I’m exhausted because I still hear and believe the message that I’m loved because of what I do. In Christ’s kindness, he brings rest. Reminding me of the breathtaking good news that he has done it all. I can actually be honest, take off my masks, and quit pretending. God made his rules clearer not so I would perform better, but so I would give up. God made his rules clearer so His grace in Jesus could go crazy. I’m always learning I’m not loved because of what I’ve done. I’m loved because of who I am. The Beloved.

3 comments (Add your own)

1. Betty Grant wrote:
That was wonderful Brad. I'm saying this not to please you but that I identify wholly. I was that way for years and changed because I was exhausted. Plus the AA program and fully listening to your sermons and God's grace have given me the tools to help me heal from this addiction and allow me to be free.

I've often wondered how you keep your balls all in the air and fulfilling people's needs all the time. Sometimes I put "me" on the calendar but it seldom works out. But i get my rest. That's what Jesus wants of me. God Bless.

Ps. If you fully give your sermon to God you can't screw it up!

Mon, March 13, 2017 @ 10:39 AM

2. Karen rise b wrote:
Haha 😂 I know b'xactly! Growing up becoming severely co-dependent...now to be more free than ever because Y'Shua Ha Maschiach loves me zactly the way I be! I am excited to see who likes me that way...hahah. Thanks BroBrad great article!

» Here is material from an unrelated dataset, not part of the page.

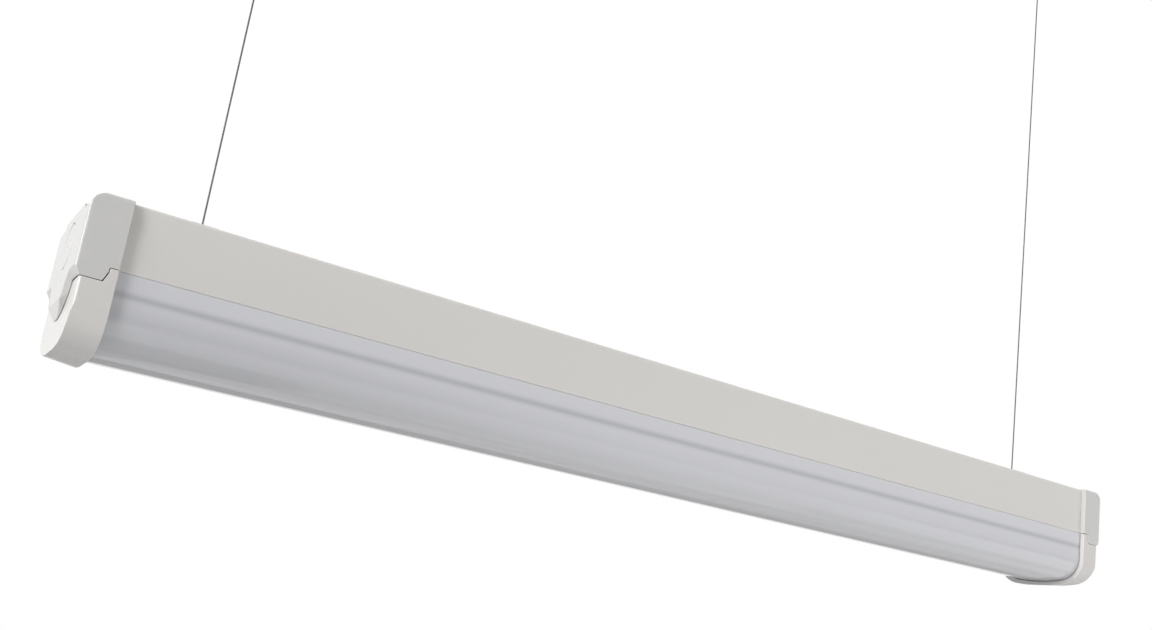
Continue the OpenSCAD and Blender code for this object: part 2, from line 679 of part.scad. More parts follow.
module hinge_leaves_diffuser() color("lightgray") at_light() for (s = [-1, 1]) translate([s * hinge_x, 0, 0])
    difference() {
        union() {
            block([-leaf_len / 2, body_half, hinge_z - leaf_clear - leaf_h],
                [leaf_len / 2, body_half + leaf_t, hinge_z - leaf_clear]);
            knuckle(-centre_knuckle / 2 + part_gap / 2, centre_knuckle - part_gap);
            block([-centre_knuckle / 2 + part_gap / 2, body_half, hinge_z - leaf_clear - leaf_t],
                [centre_knuckle / 2 - part_gap / 2, hinge_y, hinge_z - knuckle_r / 2]);
        }
        pin_bore();
    }
module hinge_pins() color("silver") at_light() for (s = [-1, 1])
    bar_x(s * hinge_x - leaf_len / 2, leaf_len, hinge_y, hinge_z, hinge_pin_r);

// Saddle on top of the housing that holds the ball of one wire
module saddle(side) color("silver") at_light() translate([side * wire_x, 0, 0]) difference() {
    union() {
        block([-saddle_l / 2, -saddle_w / 2, housing_top],
            [saddle_l / 2, saddle_w / 2, housing_top + saddle_t]);
        block([-hat_w / 2, -hat_w / 2, housing_top], [hat_w / 2, hat_w / 2, housing_top + hat_h + hat_wall]);
    }
    block([-hat_w / 2 + hat_wall, -hat_w / 2 + hat_wall, housing_top - over],
        [hat_w / 2 - hat_wall, hat_w / 2 - hat_wall, housing_top + hat_h]);
    bar_z(housing_top + hat_h - over, 2 * over, 0, 0, saddle_hole_r);
    translate([0, 0, housing_top + hat_h]) cylinder(h = 2 * hat_wall, r1 = saddle_hole_r,
        r2 = saddle_hole_r + 2 * hat_wall * tan(2 * end_swing), $fn = small_fn);
    for (t = [-1, 1]) bar_z(housing_top - over, saddle_t + 2 * over, t * saddle_screw_x, 0, screw_pass_r);
}
module saddle_screws() color("silver") at_light() for (s = [-1, 1]) for (t = [-1, 1])
    translate([s * wire_x + t * saddle_screw_x, 0, housing_top + saddle_t])
        screw(saddle_t + sheet + nut_h + screw_bite / 3, saddle_head_r, saddle_head_h);
module saddle_nuts() color("silver") at_light() for (s = [-1, 1]) for (t = [-1, 1])
    translate([s * wire_x + t * saddle_screw_x, 0, housing_top - sheet - nut_h]) difference() {
        cylinder(h = nut_h, r = nut_r, $fn = 6);
        translate([0, 0, -over]) cylinder(h = nut_h + 2 * over, r = screw_r + run_gap, $fn = small_fn);
    }

// Hanging wire with the ball swaged to its lower end
module wire(side) color("dimgray") at_wire(side) {
    bar_z(seam_z + ball_z, pivot_z - seam_z - ball_z, 0, 0, wire_r);
    translate([0, 0, seam_z + ball_z]) sphere(ball_r, $fn = large_fn);
}
// Free end of the wire, gripped in the barrel and led out of its side
module wire_tail(side) color("dimgray") at_wire(side) {
    bar_z(pivot_z + button_gap, tail_exit_z - tail_bend_r - pivot_z - button_gap, 0, 0, wire_r);
    translate([0, tail_bend_r, tail_exit_z - tail_bend_r]) rotate([90, 0, -90])
        rotate_extrude(angle = 90, $fn = large_fn) translate([tail_bend_r, 0]) circle(wire_r, $fn = small_fn);
    bar_y(tail_bend_r, tail_exit_y - tail_bend_r, 0, tail_exit_z, wire_r);
}

// Ceiling plate with two screw holes and the two ears of a clevis
module ceiling_plate(side) color("silver") at_wire(side) difference() {
    union() {
        intersection() {
            block([-plate_w / 2, -plate_l / 2, -plate_t], [plate_w / 2, plate_l / 2, 0]);
            bar_z(-plate_t, plate_t, 0, 0, plate_l / 2, large_fn);
        }
        for (t = [-1, 1]) translate([t * (eye_w / 2 + ear_gap + ear_t / 2), 0, 0]) {
            bar_x(-ear_t / 2, ear_t, 0, -pin_drop, ear_r, large_fn);
            block([-ear_t / 2, -ear_r, -pin_drop], [ear_t / 2, ear_r, -plate_t / 2]);
        }
    }
    bar_x(-plate_w, 2 * plate_w, 0, -pin_drop, clevis_pin_r + run_gap);
    for (t = [-1, 1]) bar_z(-plate_t - over, plate_t + 2 * over, 0, t * screw_offset, screw_hole_r);
}
module clevis_pins() color("lightgray") for (side = [-1, 1]) at_wire(side) difference() {
    union() {
        bar_x(-pin_end - seat_gap, 2 * pin_end + 3 * seat_gap + 2 * clip_t, 0, -pin_drop, clevis_pin_r);
        bar_x(-pin_end - seat_gap - pin_head_h, pin_head_h, 0, -pin_drop, pin_head_r);
    }
    difference() {
        bar_x(pin_end + seat_gap, clip_t + seat_gap, 0, -pin_drop, clevis_pin_r + over);
        bar_x(pin_end, clip_t + 3 * seat_gap, 0, -pin_drop, clevis_pin_r - clip_groove_d);
    }
}
module pin_clips() color("gray") for (side = [-1, 1]) at_wire(side) difference() {
    bar_x(pin_end + seat_gap * 3 / 2, clip_t, 0, -pin_drop, clip_r);
    bar_x(pin_end, clip_t + over, 0, -pin_drop, clevis_pin_r - clip_groove_d + run_gap);
    block([pin_end, -clevis_pin_r / 2, -pin_drop - 2 * clevis_pin_r],
        [pin_end + clip_t + over, clevis_pin_r / 2, -pin_drop]);
}

// Wire gripper: the eye hangs from the clevis pin, the barrel holds the collet and its spring
module gripper_body(side) color("silver") at_wire(side) difference() {
    union() {
        bar_x(-eye_w / 2, eye_w, 0, -pin_drop, eye_r, large_fn);
        block([-eye_w / 2, -neck_half, barrel_top - ear_t], [eye_w / 2, neck_half, -pin_drop]);
        bar_z(barrel_end, barrel_len, 0, 0, barrel_r, large_fn);
    }
    bar_x(-eye_w, 2 * eye_w, 0, -pin_drop, clevis_pin_r + run_gap);
    bar_z(barrel_end - over, nose_plug_h + over, 0, 0, nose_plug_r + run_gap);
    bar_z(barrel_end, cavity_top - barrel_end, 0, 0, cavity_r);
    bar_z(barrel_end, tail_exit_z + tail_hole_r - barrel_end, 0, 0, tail_hole_r);
    bar_y(0, barrel_r + over, 0, tail_exit_z, tail_hole_r);
}
module gripper_nose(side) color("silver") at_wire(side) translate([0, 0, barrel_end]) difference() {
    union() {
        bar_z(-over, nose_plug_h + over - run_gap, 0, 0, nose_plug_r);
        bar_z(-nose_flange_h, nose_flange_h - run_gap, 0, 0, barrel_r, large_fn);
    }
    translate([0, 0, nose_plug_h - seat_h])
        cylinder(h = seat_h, r1 = counter_r, r2 = seat_top_r, $fn = small_fn);
    bar_z(counter_z - barrel_end, nose_plug_h - seat_h - counter_z + barrel_end + over / 10, 0, 0, counter_r);
    bar_z(-nose_flange_h - over, nose_flange_h + 2 * over, 0, 0, stem_r + run_gap);
}
// Release plunger: a button below the nose, a stop inside it and a flared mouth for the wire
module plunger(side) color("white") at_wire(side) difference() {
    union() {
        bar_z(plunger_end, counter_z + stop_h - plunger_end, 0, 0, stem_r);
        bar_z(plunger_end, button_h, 0, 0, button_r);
        bar_z(counter_z + run_gap, stop_h, 0, 0, counter_r - run_gap);
    }
    bar_z(pivot_z - over / 10, counter_z - pivot_z + 2 * stop_h, 0, 0, channel_r);
    translate([0, 0, plunger_end - over / 100])
        cylinder(h = pivot_z - plunger_end, r1 = mouth_r, r2 = channel_r, $fn = small_fn);
}
module collet(side) color("goldenrod") at_wire(side) translate([0, 0, collet_z]) difference() {
    union() {
        bar_z(0, collet_h - collet_cone_h, 0, 0, counter_r - seat_gap);
        translate([0, 0, collet_h - collet_cone_h]) cylinder(h = collet_cone_h, r1 = counter_r - seat_gap,
            r2 = counter_r - seat_gap + (seat_top_r - counter_r) * collet_cone_h / seat_h,
            $fn = small_fn);
    }
    bar_z(-over, collet_h + 2 * over, 0, 0, wire_r + run_gap);
}
// Coil spring between the collet and the roof of the barrel
function spring_centre(t) = [spring_mean_r * cos(360 * spring_turns * t),
    spring_mean_r * sin(360 * spring_turns * t), spring_z0 + (spring_z1 - spring_z0) * t];
function spring_point(t, a) = spring_centre(t) + spring_wire_r * [cos(a) * cos(360 * spring_turns * t),
    cos(a) * sin(360 * spring_turns * t), sin(a)];
module spring(side) color("gray") at_wire(side) {
    n = spring_turns * spring_rings;
    k = spring_sides;
    points = [for (i = [0 : n]) for (j = [0 : k - 1]) spring_point(i / n, -360 * j / k)];
    centres = [for (i = [0 : n]) spring_centre(i / n)];
    gaps = [for (i = [0 : n]) for (j = [i + spring_rings / 2 : n]) norm(centres[i] - centres[j])];
    echo(spring_least_gap = min(gaps) - 2 * spring_wire_r);
    sides = [for (i = [0 : n - 1]) for (j = [0 : k - 1]) for (h = [0, 1])
        h == 0 ? [i * k + j, i * k + (j + 1) % k, (i + 1) * k + j]
               : [i * k + (j + 1) % k, (i + 1) * k + (j + 1) % k, (i + 1) * k + j]];
    ends = concat([for (j = [1 : k - 2]) [0, j + 1, j]],
        [for (j = [1 : k - 2]) [n * k, n * k + j, n * k + j + 1]]);
    polyhedron(points = points, faces = concat(sides, ends));
}

ceiling_plate(-1);  // ceiling_plate_left
ceiling_plate(1);  // ceiling_plate_right
clevis_pins();
pin_clips();
gripper_body(-1);  // gripper_body_left
gripper_body(1);  // gripper_body_right
gripper_nose(-1);  // gripper_nose_left
gripper_nose(1);  // gripper_nose_right
plunger(-1);  // plunger_left
plunger(1);  // plunger_right
collet(-1);  // collet_left
collet(1);  // collet_right
spring(-1);  // spring_left
spring(1);  // spring_right
wire_tail(-1);  // wire_tail_left
wire_tail(1);  // wire_tail_right
wire(-1);  // wire_left
wire(1);  // wire_right
saddle(-1);  // saddle_left
saddle(1);  // saddle_right
saddle_screws();
saddle_nuts();
housing();
at_end(-1) upper_cap();  // upper_cap_left
at_end(1) upper_cap();  // upper_cap_right
cap_screws();
cable_grommet();
gear_tray();
tray_screws();
led_board(-1);  // led_board_left
led_board(1);  // led_board_right
led_chips();
board_screws();
driver_case();
driver_board();
driver_parts();
driver_screws();
terminal_block();
terminal_screws();
supply_leads();
led_leads();
diffuser();
at_end(-1) lower_cap();  // lower_cap_left
at_end(1) lower_cap();  // lower_cap_right
seal_strips();
hinge_leaves_housing();
hinge_leaves_diffuser();
hinge_pins();
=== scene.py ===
# %% [markdown]
# # A slim shop light hung on two steel wires
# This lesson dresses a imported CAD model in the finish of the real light. The model is the fixed
# frame: it gives every piece its place in metres, with the origin on the ceiling between the two
# ceiling plates, +X along the light, +Y to its hinged back and +Z up. Nothing below moves or
# resizes it.

# %% Load the frame
import math

import bpy
import numpy as np
from mathutils import Euler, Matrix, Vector


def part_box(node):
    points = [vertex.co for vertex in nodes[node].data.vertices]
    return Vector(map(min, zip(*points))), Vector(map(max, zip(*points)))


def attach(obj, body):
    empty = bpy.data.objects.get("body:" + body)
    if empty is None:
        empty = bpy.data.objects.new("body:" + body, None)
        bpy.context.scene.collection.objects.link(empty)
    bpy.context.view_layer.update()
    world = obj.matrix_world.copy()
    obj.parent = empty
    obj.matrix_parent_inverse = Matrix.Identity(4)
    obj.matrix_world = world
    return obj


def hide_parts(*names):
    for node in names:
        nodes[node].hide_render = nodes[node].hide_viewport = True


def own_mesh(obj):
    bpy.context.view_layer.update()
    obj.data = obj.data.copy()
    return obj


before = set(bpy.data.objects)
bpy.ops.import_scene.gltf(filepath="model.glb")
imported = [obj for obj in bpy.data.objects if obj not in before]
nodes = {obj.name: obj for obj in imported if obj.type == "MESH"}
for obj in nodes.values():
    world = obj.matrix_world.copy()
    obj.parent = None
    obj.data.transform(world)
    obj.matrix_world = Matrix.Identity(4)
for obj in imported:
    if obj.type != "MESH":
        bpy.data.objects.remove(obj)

MM = 0.001
SIDES = ("left", "right")

scene = bpy.context.scene
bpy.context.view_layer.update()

# %% [markdown]
# ## The camera
# A product picture like this is taken from below and from the left, with a lens a little wider than
# normal. The camera's place and turn were worked out from the light's own straight edges, whose
# real lengths are known, so the render can be laid over the picture. A small shift stands for a
# crop that isn't centred on the lens.

# %% Camera
IMAGE_WIDTH, IMAGE_HEIGHT = 1152, 630
LENS_CENTRE_PIXEL = (589.16, 360.62)
SENSOR_WIDTH_MM, FOCAL_LENGTH_MM = 36, 37.31
CAMERA_PLACE = (-0.3626, -0.4905, -0.5410)
CAMERA_TURN_DEGREES = (103.772, -7.8783, -33.3124)

camera_data = bpy.data.cameras.new("picture_camera")
camera_data.sensor_width = SENSOR_WIDTH_MM
camera_data.lens = FOCAL_LENGTH_MM
camera_data.shift_x = (IMAGE_WIDTH / 2 - LENS_CENTRE_PIXEL[0]) / IMAGE_WIDTH
camera_data.shift_y = (LENS_CENTRE_PIXEL[1] - IMAGE_HEIGHT / 2) / IMAGE_WIDTH
camera = bpy.data.objects.new("picture_camera", camera_data)
camera.location = CAMERA_PLACE
camera.rotation_euler = Euler([math.radians(turn) for turn in CAMERA_TURN_DEGREES])
scene.collection.objects.link(camera)
scene.camera = camera
print("camera shift", round(camera_data.shift_x, 4), round(camera_data.shift_y, 4))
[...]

Mon, March 13, 2017 @ 11:54 AM

3. Karen rise b wrote:
Oh dear...I can't leave it there...I have to clarify ( so you' ll learn to like me) . I went through a time - years - of 'scReaming' to others that I didn't like the control I was giving them over my life...well, I didn't KNOW that I was giving it. But I demanded my rights so vehemently that I was labeled a manipulator. I was not a nice person with whom to be friends. ..my kids can tell you, my sister can tell you, my deceased mother and deceased hubby could have told you...ugly I was! I was so unhappy trying to please everyone....now with it preached to me consistently that Jesus loves me and I don't HAVE to be something that I am NOT...I am free to be nice and now I know why. Thanks Brad, you are loved!